Crosby, who has two goals in his last nine playoff games, still stood out, with a goal and an assist Wednesday and 17 points in his last 12 playoff games against the Flyers, but it was supposed to be a celebration for Pittsburgh, playing with a full complement of stars since a stunning upset against Montreal in the 2010 Eastern Conference semifinals.

Now, they find themselves, full roster and all, trailing, 1-0, in a best-of-seven series after their rivals from Philadelphia completed yet another stunning come-from-behind victory.

“They’re not going to quit,” said Penguins’ forward Craig Adams. “We knew that, but we just didn’t play well enough.”

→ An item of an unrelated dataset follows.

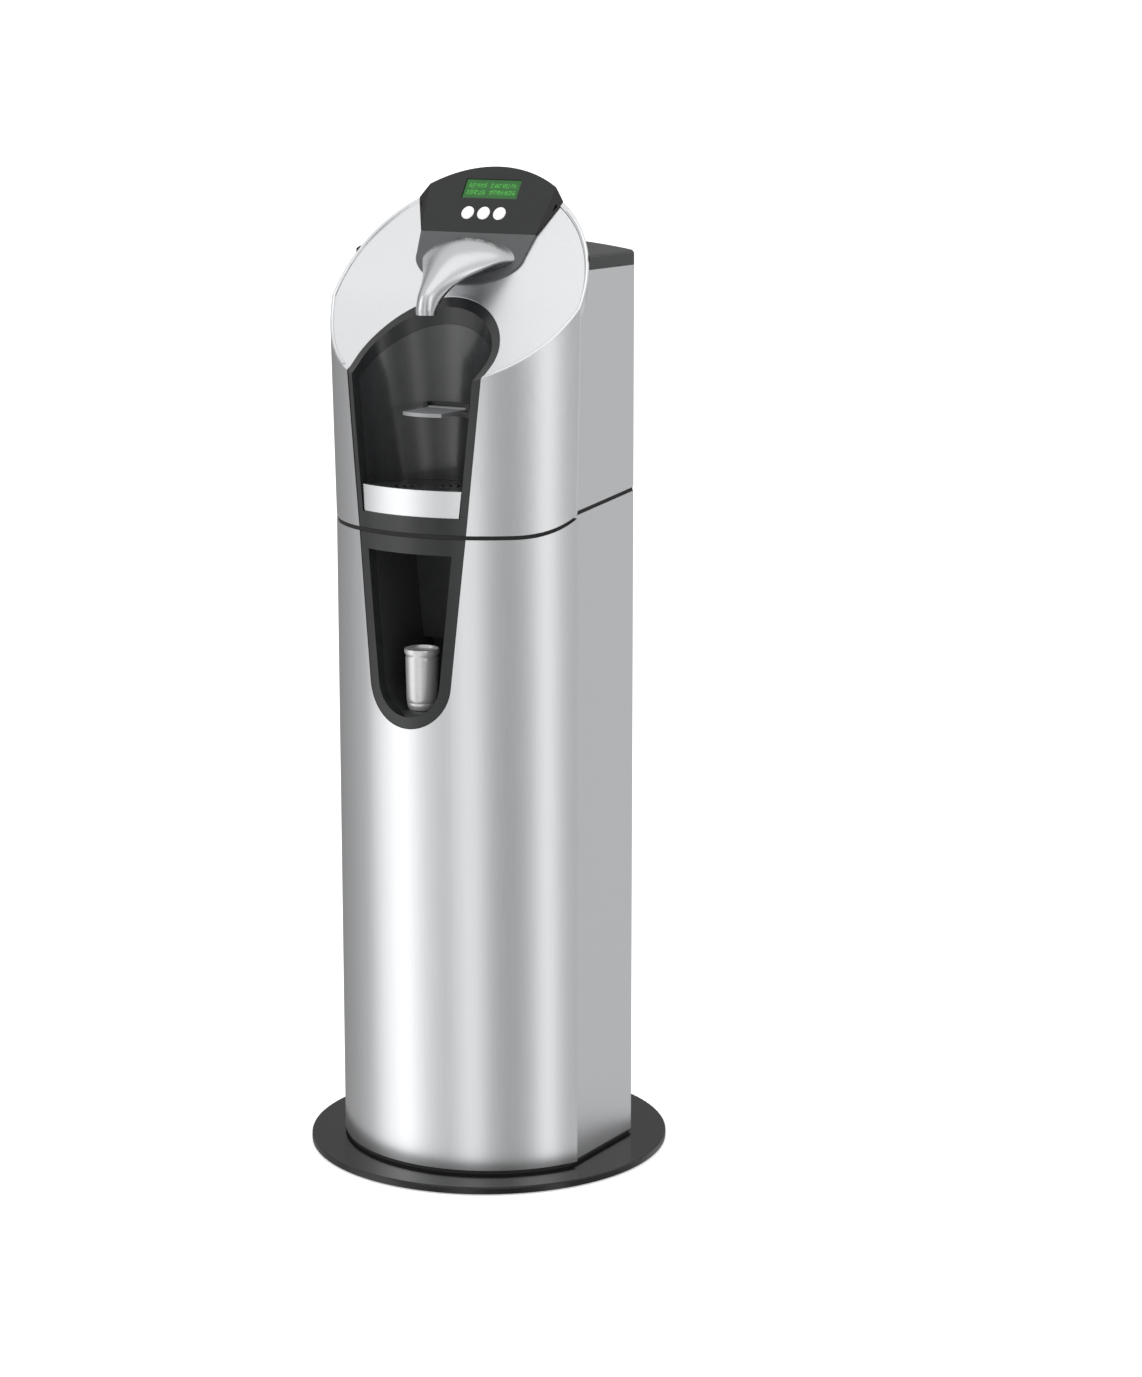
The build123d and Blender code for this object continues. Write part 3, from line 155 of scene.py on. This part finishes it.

NOTES: The winner of Game 1 in the last four series involving the Penguins has gone on to lose the series…The Penguins, during the Crosby-era, are 6-2 in series in which they have home-ice advantage…Wednesday’s game was the first-ever playoff overtime game at Consol Energy Center…Dupuis, a healthy scratch for eight games during the 2009 post-season, scored his first goal in 23 home playoff games…Prior to Game 1, the last time the Flyers won a playoff game in Pittsburgh came in 2009 when current Penguin Arron Asham scored the game-winner during a 3-0 victory…It’s the Penguins’ first Game 1 loss at home since 2010 against Ottawa and first Game 1 that went to overtime since the 1998 playoffs.